Frank Rich and Adam Moss of New York Magazine received an advance copy. Here’s what they had to say:
Adam: Hi, Frank. So there’s a little commotion about this new book Confidence Men, by Ron Suskind, which is being published on Tuesday. And as it happens, you and I have actually read it! So let’s talk about that this week. To give readers a super-fast overview, it’s a book, essentially, about Obama’s economic team during his first two years in office. The news of the book, according to some reports, is that Tim Geithner was insubordinate to the president, pursuing his own pro-banker agenda. Or, according to other reports, that Larry Summers was insubordinate to the president, pursuing his own — well, monomaniacal agenda. I’d add that it’s also about Rahm Emanuel being insubordinate to the president, just because. Basically, it’s about the presidency being hijacked by these three guys. And the guys thing is important because they’re pretty awful to women. Anyway, they’re the villains. Paul Volcker, Christina Romer, and Elizabeth Warren are the heroes. Bankers win, America loses. Did I get that right?

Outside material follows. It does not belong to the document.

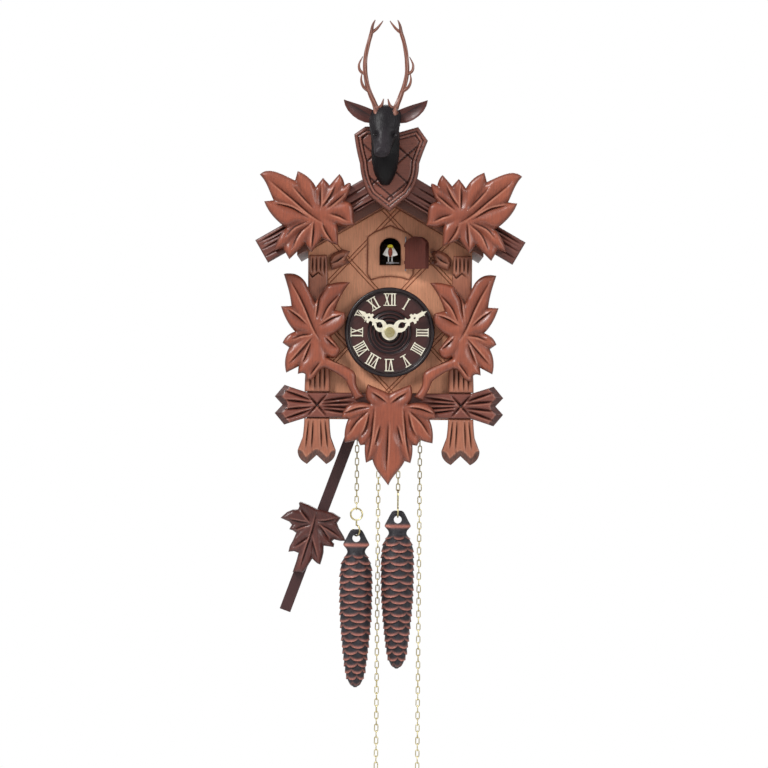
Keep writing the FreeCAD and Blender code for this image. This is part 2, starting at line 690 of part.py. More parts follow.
def set_hand(label, plate, bore, angle, y):
    """Bore a hand, turn it to its hour and put it on the dial's axis."""
    plate = plate.cut(Part.makeCylinder(bore, 10, FreeCAD.Vector(0, -5, 0), FreeCAD.Vector(0, 1, 0)))
    plate = plate.removeSplitter()
    thing = doc.addObject("Part::Feature", label)
    thing.Shape = plate
    thing.Placement = FreeCAD.Placement(FreeCAD.Vector(0, y, val("dial_centre_z")),
                                        FreeCAD.Rotation(FreeCAD.Vector(0, 1, 0), angle))
    return keep(thing, label)


def ring_rod(x, y, z, outer, inner, length):
    """A tube along Y."""
    bore = rod(x, "%s - 1" % y, z, inner, "%s + 2" % length, FORWARD)
    return cut(rod(x, y, z, outer, length, FORWARD), bore)


HAND_STACK = "(case_depth + dial_board + hand_stand_off + 2 * hand_board + hand_spacing)"
ARBOR_END = 0.6


def make_hands():
    """Hour and minute hands, the minute arbor behind them and the brass nut on its end."""
    thick = val("hand_board")
    dial_face = -(val("case_depth") + val("dial_board"))
    hour_y = dial_face - val("hand_stand_off")
    minute_y = hour_y - thick - val("hand_spacing")
    hour = hand_plate(HOUR_HAND, 6.2, HOUR_WINDOWS, thick)
    set_hand("hour_hand", hour, val("hour_pipe_radius"), val("hour_hand_angle"), hour_y)
    minute = hand_plate(MINUTE_HAND, 5.2, MINUTE_WINDOWS, thick)
    set_hand("minute_hand", minute, val("minute_arbor_radius"), val("minute_hand_angle"), minute_y)
    keep(ring_rod("0", "-%s - hand_nut_board" % HAND_STACK, "dial_centre_z", "hand_nut_radius",
                  "minute_arbor_radius", "hand_nut_board"), "hand_nut")


# ---------------------------------------------------------------------------
# Bird and its door
# ---------------------------------------------------------------------------

def make_bird():
    """The bird with its two wings, on the carriage rod that slides in its guide."""
    front = -(val("case_depth") + 5.5)
    foot = val("doorway_bottom_z") + 2.6
    breast = FreeCAD.Vector(0, front + 1.5, foot + 6.8)
    body = taper(breast, FreeCAD.Vector(0, front + 5.5, foot + 5.6), 3.9, 3.2)
    body = body.fuse(Part.makeSphere(1.01 * 3.9, breast))
    head = Part.makeSphere(2.9, FreeCAD.Vector(0, front - 0.6, foot + 11.6))
    beak = Part.makeCone(1.1, 0.2, 3.2, FreeCAD.Vector(0, front - 3.0, foot + 11.2),
                         FreeCAD.Vector(0, -1, -0.1))
    tail = Part.makeBox(4.0, 7.0, 1.4, FreeCAD.Vector(-2.0, front + 6, foot + 5.2))
    legs = [Part.makeCylinder(0.5, 4.2, FreeCAD.Vector(x, front + 2.6, foot - 0.6)) for x in (-1.3, 1.3)]
    torso = body.fuse([head, beak, tail] + legs).removeSplitter()
    wings = []
    for side in (-1, 1):
        wing = Part.makeBox(0.9, 9.0, 6.4, FreeCAD.Vector(-0.45, 0, 0))
        wing.rotate(FreeCAD.Vector(0, 0, 0), FreeCAD.Vector(0, 1, 0), side * -14)
        wing.translate(FreeCAD.Vector(side * 4.6, front - 0.6, foot + 3.4))
        wings.append(wing)
    feature("bird", Part.makeCompound([torso] + wings))
    rod_z = "doorway_bottom_z + 1.4"
    carriage = rod("0", "-case_depth - 6", rod_z, "0.9", "bird_travel + 20", FORWARD)
    perch = block("-3", "-case_depth - 6.4", rod_z + " - 0.6", "6", "7.5", "1.2")
    hook = rod("1", "-case_depth - 5.6", rod_z, "0.45", "6", ACROSS)
    keep(fuse(carriage, perch, hook), "bird_carriage")
    guide_y = "(-case_depth + bird_travel + 2)"
    bridge = block("-6", "front_plate_y - plate_board", "plate_top_z", "12",
                   "back_plate_y - front_plate_y + 2 * plate_board", "3")
    post = block("-3", guide_y, "plate_top_z", "6", "9", "doorway_bottom_z - plate_top_z + 4")
    bore = rod("0", guide_y + " - 1", rod_z, "0.9 + running_gap", "20", FORWARD)
    keep(cut(fuse(bridge, post), bore), "bird_guide")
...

Frank: Hi, Adam, and yes, you did! I would point out that among the other heroes are more women (Sheila Bair, Brooksley Born, Maria Cantwell) and at least one man, the Princeton economist Alan Krueger, who also seems to be a serious Suskind source and who has now returned to the White House to succeed Austan Goolsbee and Romer as head of the Council of Economic Advisers. Not that that will do any good. I think the portrait of Geithner is devastating — his countermanding of the president’s wishes to make a Wall Street object lesson of Citigroup, his nasty “Elizabeth Warren strategy” to silence and neuter the administration’s rare genuine reformer. And yet Geithner is the only member of the original economic team still standing in the White House, poised to countermand any other rare independent voice that might yet speak up, like Krueger’s.
A: You think the portrait of Geithner is more devastating than the one of Summers? I guess. In that instance you cite, Obama asks to put the dissolving of Citibank on the table, and Geithner simply ignores him, “walking back” the decision, in political parlance. More insidiously, he creates the framework, borrowed from Hippocrates, of “first, do no harm,” which effectively cuts off any bold reforms for fear of their potential effects on the market. But Summers is portrayed as an egotistical nut job, single-mindedly determined to get Bernanke’s job; when he doesn’t get it, he goes bananas. He is supposed to be a conduit for the collective advice of the team, but undermines his colleagues, only passing along advice and information that supports his positions. I was kind of stunned how many officials were willing to go on the record against him.
Peter Orszag relays this eviscerating quote that Summers said to him about Obama during the worst of the economic distress. According to Orszag, Summers says, “You know, Peter we’re really home alone. There’s no adult in charge. Clinton would never have made these mistakes.” Later, Orszag says to Suskind, “Larry just didn’t think the president knew what he was deciding. Was this [obstruction of the president’s wishes] outright and willful?” In other words, asks Orszag, was Summers saying, “I know more than the president flat-out? That strikes me as ... likely.” In an amazing memo, Pete Rouse, who would replace Emanuel temporarily as chief of staff, recommends firing Summers for “Larry’s imperious and heavy-handed direction of the economic policy process.” Romer says Summers made her feel “like a piece of meat.”
In the end, nobody’s talking to Summers — not even his crony Geithner. Furious that Geithner didn’t recommend him for Bernanke’s job, he stands Geithner up at a dinner for all the former Treasury secretaries — Summers is the only living former secretary not there. Geithner says, “Larry would rather be in Davos than at dinner with me.” At least according to Suskind, the only person who could stand Summers was Obama, which — in Suskind’s telling — was a misjudgment that had a rather profound effect on the first chunk of Obama’s presidency.